How big should the screen be? This is largely a matter of personal preference, but there is a rule of thumb:

Measure the distance between where you're going to sit and where the screen is going to go. Take 2/3 of that number, and that's your screen's width. But screens are sold by their diagonal measurement, so you'll have to convert.

Or just mark a rectangular outline on your wall using tape and adjust it until it looks right, then measure it and buy a screen around that size. This isn't rocket science.


Calibration


Does your projector look like crap? Have you noticed that your monitor, TV, and projector all look different, even when watching the same movie? Congratulations, you've discovered why calibration exists.

Display Calibration is the practice of adjusting a monitor, TV, or projector so that it will accurately reproduce whatever you're watching. Basic calibration is easy, and you can (and should) do it yourself. Advanced calibration requires special equipment, but if you're serious about it, you can get a decent setup running for less than $300.

Basic calibration

If you have a calibration disc, you can adjust several settings on your projector to make the picture look a little more accurate. You should make sure to run the test patterns through whatever device you normally use to play movies. In other words, don’t use your laptop to display patterns if you normally watch movies through a Blu-ray player.

You can adjust brightness, contrast, and sharpness just using your eyes. To adjust color and tint, you’ll need a blue filter, which is exactly what it sounds like: a transparent piece of blue plastic. Some (usually higher-end) projectors have a “blue only” mode, which turns off the red and green channels. If your projector has this, you don’t need a blue filter.

Examples of Calibration Discs

For basic calibration, you'll need a calibration disc. These discs contain test patterns that you can use to adjust the settings on your projector. We use test patterns instead of movies because test patterns are a known quantity - black is black, white is white, et cetera. A lot of movies have flaws in them, like an incorrect black level, or too much sharpening, or a color bias. If you try to calibrate using a tainted source, you'll end up with bad results.

  • Disney WOW - haven’t used it myself, but a lot of people like it. And it’s cheap. However, I’m not sure if it includes a blue filter, so you might have to buy one separately.
  • Digital Video Essentials: HD Basics - DVE is the product of Joe Kane, crazy video genius, who knows more about video than just about anyone else. He was a huge figure in A/V in the late 90s and early 2000s, but he’s sort of dropped off the map since then. However, this disc is a great resource. Includes color filters. There is a DVD version as well for scrubs and/or poors who aren’t using Blu-ray.
  • Spears & Munsil HD Benchmark, 2nd Edition - probably the most comprehensive of the bunch. Also includes 3D test patterns, which none of the other discs do. Not sure if this includes a blue filter, but my copy arrives on Monday and I’ll find out.
  • AVSHD 709 - A free pattern set from the crazies at AVS Forum. You will need to burn these patterns to disc or play them from a compatible HD media player. Obviously does not include a blue filter, but hey: it’s free.

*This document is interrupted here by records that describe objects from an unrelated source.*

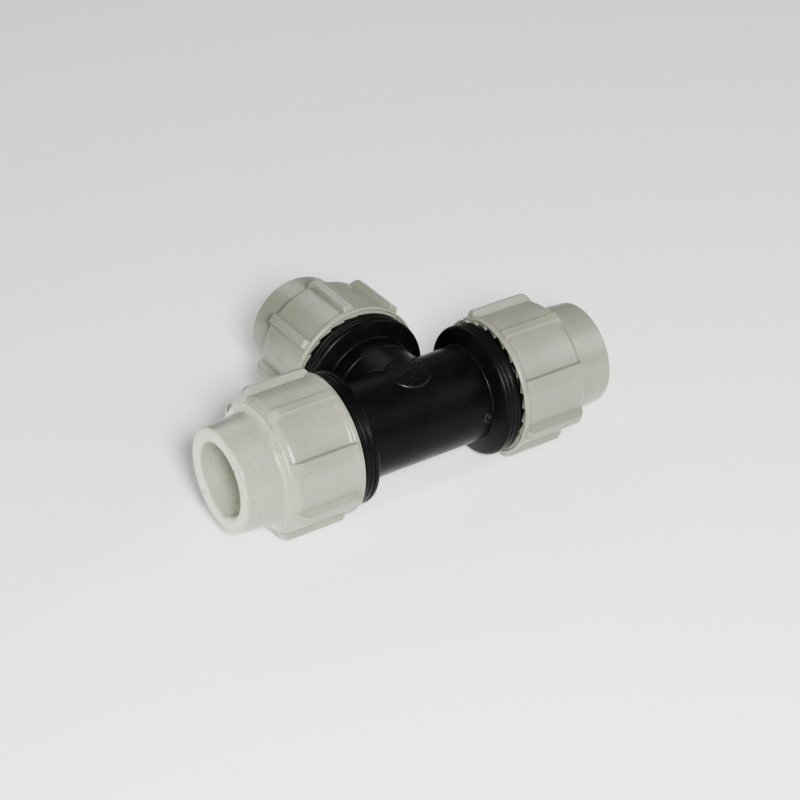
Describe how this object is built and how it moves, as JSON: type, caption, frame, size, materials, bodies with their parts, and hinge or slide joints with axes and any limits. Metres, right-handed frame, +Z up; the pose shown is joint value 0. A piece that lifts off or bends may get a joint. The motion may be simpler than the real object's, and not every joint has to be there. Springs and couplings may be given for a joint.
{
  "type": "compression tee fitting",
  "caption": "Equal push-in compression tee for plastic water pipe: black moulded tee body with a ribbed grey clamping nut on the run and branch ports.",
  "frame": {"origin": "under the middle of the fitting's bounding box, on the surface that it rests on; the three pipe axes cross at x 0, y -29.6 mm, z 33.0 mm", "axes": "+X along the run towards the right port, +Y along the branch towards its port, +Z up"},
  "size_m": [0.182, 0.1228, 0.066],
  "materials": {
    "body_black": "satin",
    "nut_grey": "satin",
    "grip_white": "satin",
    "bush_black": "matte",
    "seal_rubber": "matte"
  },
  "bodies": {
    "tee": {"tee_body": "body_black", "left_pressure_bush": "bush_black", "left_o_ring": "seal_rubber", "right_pressure_bush": "bush_black", "right_o_ring": "seal_rubber", "branch_pressure_bush": "bush_black", "branch_o_ring": "seal_rubber"},
    "left_grip": {"left_grip_ring": "grip_white"},
    "left_nut": {"left_nut": "nut_grey"},
    "right_grip": {"right_grip_ring": "grip_white"},
    "right_nut": {"right_nut": "nut_grey"},
    "branch_grip": {"branch_grip_ring": "grip_white"},
    "branch_nut": {"branch_nut": "nut_grey"}
  },
  "joints": [
    {"name": "left_grip_slide", "type": "slide", "parent": "tee", "child": "left_grip", "axis": [-1, 0, 0], "range_m": [0, 0.015]},
    {"name": "left_nut_turn", "type": "hinge", "parent": "left_grip", "child": "left_nut", "pos_m": [0, -0.02965, 0.03302], "axis": [-1, 0, 0], "range_deg": [0, 900]},
    {"name": "right_grip_slide", "type": "slide", "parent": "tee", "child": "right_grip", "axis": [1, 0, 0], "range_m": [0, 0.015]},
    {"name": "right_nut_turn", "type": "hinge", "parent": "right_grip", "child": "right_nut", "pos_m": [0, -0.02965, 0.03302], "axis": [1, 0, 0], "range_deg": [0, 900]},
    {"name": "branch_grip_slide", "type": "slide", "parent": "tee", "child": "branch_grip", "axis": [0, 1, 0], "range_m": [0, 0.015]},
    {"name": "branch_nut_turn", "type": "hinge", "parent": "branch_grip", "child": "branch_nut", "pos_m": [0, -0.02965, 0.03302], "axis": [0, 1, 0], "range_deg": [0, 900]}
  ],
  "couplings": [
    {"joint": "left_grip_slide", "follows": "left_nut_turn", "m_per_rad": 0.00095493},
    {"joint": "right_grip_slide", "follows": "right_nut_turn", "m_per_rad": 0.00095493},
    {"joint": "branch_grip_slide", "follows": "branch_nut_turn", "m_per_rad": 0.00095493}
  ]
}
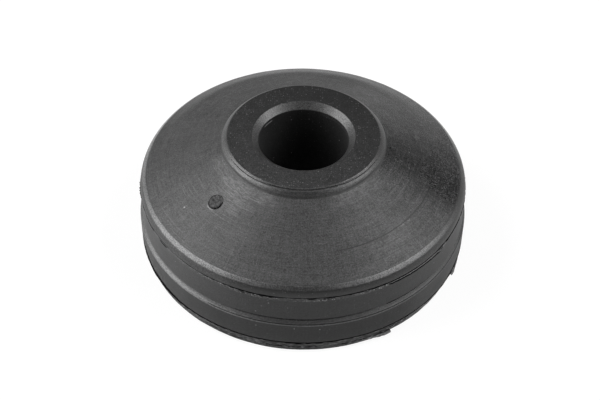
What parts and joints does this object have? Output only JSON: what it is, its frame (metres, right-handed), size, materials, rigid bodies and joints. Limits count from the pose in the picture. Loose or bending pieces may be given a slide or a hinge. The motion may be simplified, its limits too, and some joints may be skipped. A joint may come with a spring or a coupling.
{
  "type": "shock absorber mount",
  "caption": "Conical bush of solid black rubber with a central bore, a flat end face on a short collar, a rounded shoulder and a banded side wall.",
  "frame": {"origin": "centre of the flat underside, on the bore's axis", "axes": "+Z along the bore's axis, from the wide underside to the narrow end face; X and Y are free directions of a round part, and -Y faces the picture's viewer"},
  "size_m": [0.061, 0.061, 0.024],
  "materials": {
    "black_rubber": "moulded matte with a soft sheen"
  },
  "bodies": {
    "root": {"rubber_mount": "black_rubber"}
  },
  "joints": []
}
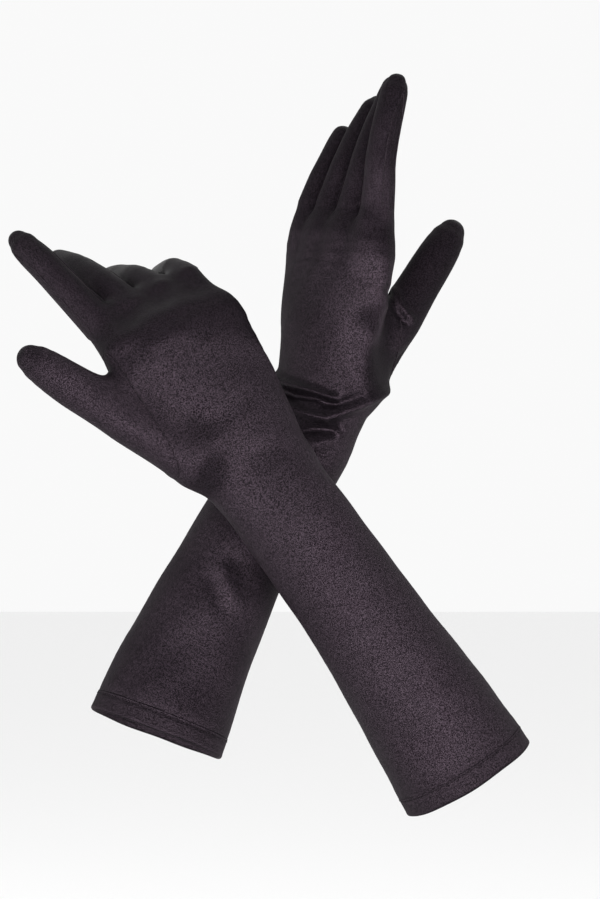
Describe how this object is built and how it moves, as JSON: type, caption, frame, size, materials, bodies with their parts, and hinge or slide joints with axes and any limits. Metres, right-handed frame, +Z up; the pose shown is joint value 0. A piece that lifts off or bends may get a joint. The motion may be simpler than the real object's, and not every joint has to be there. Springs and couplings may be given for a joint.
{
  "type": "opera gloves",
  "caption": "Elbow-length stretch satin gloves held as on two crossed raised arms, with sewn fingers, set-in thumbs, double stitched hems, and folding wrists, fingers and thumbs",
  "frame": {"origin": "centre of the right glove's arm opening, at the edge of its hem", "axes": "+Z up, towards the raised hands; +Y from the right glove to the left glove, away from the backs of the hands; +X right, seen from the backs of the hands"},
  "size_m": [0.2597, 0.1386, 0.3734],
  "materials": {
    "satin": "black stretch satin, soft sheen",
    "sleeve": "black stretch satin, soft sheen",
    "thumb": "black stretch satin, soft sheen",
    "gusset": "black stretch satin, soft sheen",
    "hem": "black stretch satin, folded double",
    "thread": "black polyester thread"
  },
  "bodies": {
    "root": {"right_hem": "hem", "right_hem_thread": "thread", "right_sleeve_back": "sleeve", "right_sleeve_palm": "sleeve"},
    "right_hand": {"right_wrist": "satin", "right_hand_back": "satin", "right_hand_palm": "satin", "right_thumb_root": "thumb", "right_thumb_seam": "thumb"},
    "right_thumb": {"right_thumb_base": "thumb", "right_thumb_stall": "thumb"},
    "right_index": {"right_index_base": "satin", "right_index_back": "satin", "right_index_palm": "satin", "right_index_gusset_little_side": "gusset"},
    "right_middle": {"right_middle_base": "satin", "right_middle_back": "satin", "right_middle_palm": "satin", "right_middle_gusset_little_side": "gusset", "right_middle_gusset_thumb_side": "gusset"},
    "right_ring": {"right_ring_base": "satin", "right_ring_back": "satin", "right_ring_palm": "satin", "right_ring_gusset_little_side": "gusset", "right_ring_gusset_thumb_side": "gusset"},
    "right_little": {"right_little_base": "satin", "right_little_back": "satin", "right_little_palm": "satin", "right_little_gusset_thumb_side": "gusset"},
    "left_sleeve": {"left_hem": "hem", "left_hem_thread": "thread", "left_sleeve_back": "sleeve", "left_sleeve_palm": "sleeve"},
    "left_hand": {"left_wrist": "satin", "left_hand_back": "satin", "left_hand_palm": "satin", "left_thumb_root": "thumb", "left_thumb_seam": "thumb"},
    "left_thumb": {"left_thumb_base": "thumb", "left_thumb_stall": "thumb"},
    "left_index": {"left_index_base": "satin", "left_index_back": "satin", "left_index_palm": "satin", "left_index_gusset_little_side": "gusset"},
    "left_middle": {"left_middle_base": "satin", "left_middle_back": "satin", "left_middle_palm": "satin", "left_middle_gusset_little_side": "gusset", "left_middle_gusset_thumb_side": "gusset"},
    "left_ring": {"left_ring_base": "satin", "left_ring_back": "satin", "left_ring_palm": "satin", "left_ring_gusset_little_side": "gusset", "left_ring_gusset_thumb_side": "gusset"},
    "left_little": {"left_little_base": "satin", "left_little_back": "satin", "left_little_palm": "satin", "left_little_gusset_thumb_side": "gusset"}
  },
  "joints": [
    {"name": "right_wrist", "type": "hinge", "parent": "root", "child": "right_hand", "pos_m": [-0.1033, -0.01728, 0.15117], "axis": [-0.787, -0.3902, -0.478], "range_deg": [-50, 20], "deforming": ["right_wrist"]},
    {"name": "right_thumb", "type": "hinge", "parent": "right_hand", "child": "right_thumb", "pos_m": [-0.17058, -0.03985, 0.18039], "axis": [-0.1192, -0.8517, -0.5103], "range_deg": [-3, 35], "deforming": ["right_thumb_base"]},
    {"name": "right_index", "type": "hinge", "parent": "right_hand", "child": "right_index", "pos_m": [-0.18219, -0.02122, 0.22465], "axis": [-0.7323, -0.4118, -0.5424], "range_deg": [-20, 65], "deforming": ["right_index_base"]},
    {"name": "right_middle", "type": "hinge", "parent": "right_hand", "child": "right_middle", "pos_m": [-0.16771, -0.01404, 0.23344], "axis": [-0.7761, -0.4, -0.4875], "range_deg": [-35, 63], "deforming": ["right_middle_base"]},
    {"name": "right_ring", "type": "hinge", "parent": "right_hand", "child": "right_ring", "pos_m": [-0.15346, -0.00698, 0.24209], "axis": [-0.787, -0.3902, -0.478], "range_deg": [-35, 48], "deforming": ["right_ring_base"]},
    {"name": "right_little", "type": "hinge", "parent": "right_hand", "child": "right_little", "pos_m": [-0.1404, -0.0005, 0.25003], "axis": [-0.8244, -0.3355, -0.4559], "range_deg": [-35, 44], "deforming": ["right_little_base"]},
    {"name": "left_wrist", "type": "hinge", "parent": "left_sleeve", "child": "left_hand", "pos_m": [-0.07322, 0.05011, 0.18225], "axis": [-0.6246, 0.7767, 0.0819], "range_deg": [-15, 50], "deforming": ["left_wrist"]},
    {"name": "left_thumb", "type": "hinge", "parent": "left_hand", "child": "left_thumb", "pos_m": [-0.0342, 0.05511, 0.23148], "axis": [0.2378, 0.8779, -0.4155], "range_deg": [-20, 35], "deforming": ["left_thumb_base"]},
    {"name": "left_index", "type": "hinge", "parent": "left_hand", "child": "left_index", "pos_m": [-0.04519, 0.02493, 0.28687], "axis": [-0.6267, 0.7778, 0.0471], "range_deg": [-10, 65], "deforming": ["left_index_base"]},
    {"name": "left_middle", "type": "hinge", "parent": "left_hand", "child": "left_middle", "pos_m": [-0.05668, 0.03923, 0.28837], "axis": [-0.6204, 0.7781, 0.0988], "range_deg": [-11, 57], "deforming": ["left_middle_base"]},
    {"name": "left_ring", "type": "hinge", "parent": "left_hand", "child": "left_ring", "pos_m": [-0.06798, 0.05328, 0.28985], "axis": [-0.6193, 0.779, 0.0983], "range_deg": [-16, 52], "deforming": ["left_ring_base"]},
    {"name": "left_little", "type": "hinge", "parent": "left_hand", "child": "left_little", "pos_m": [-0.07835, 0.06617, 0.29121], "axis": [-0.6186, 0.7796, 0.098], "range_deg": [-19, 49], "deforming": ["left_little_base"]},
    {"name": "left_glove_apart", "type": "slide", "parent": "root", "child": "left_sleeve", "axis": [0, 1, 0], "range_m": [0, 0.12]}
  ]
}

Basic Picture Controls (and what they do):

IMPORTANT: Before you touch any settings, find your display’s “video optimized” mode. This is usually called Cinema, Movie, Reference, THX, Rec709, et cetera. Starting from this mode will save you a lot of work.

Brightness - Sometimes called Bias or Offset. Adjusts black level. Set too low, it will “crush” shadow detail, making dark gray look like black. Set too high, it makes black look like dark gray, reducing overall contrast ratio.

Contrast - Sometimes called Gain. Adjusts white level. Too low and the picture looks dingy; too high and highlights are “blown out” as the display makes almost-white objects look white. You want white (255) to look white, but the next shade down (254) should be visibly different.

Make sure Brightness and Contrast are correct before you touch anything else.

Color - Sometimes called Saturation. Adjusts global color saturation. In a component video (YCbCr) signal, it is used to balance the output of the brightness (luma) and color (chroma) channels. Requires a blue filter to set correctly.

Tint - Sometimes called Hue. Adjusts the balance between the two chroma channels (Cb and Cr). Moving the control too far one way will make the picture look greenish. Moving it too far the other way will make it look magenta. Requires a blue filter to set correctly.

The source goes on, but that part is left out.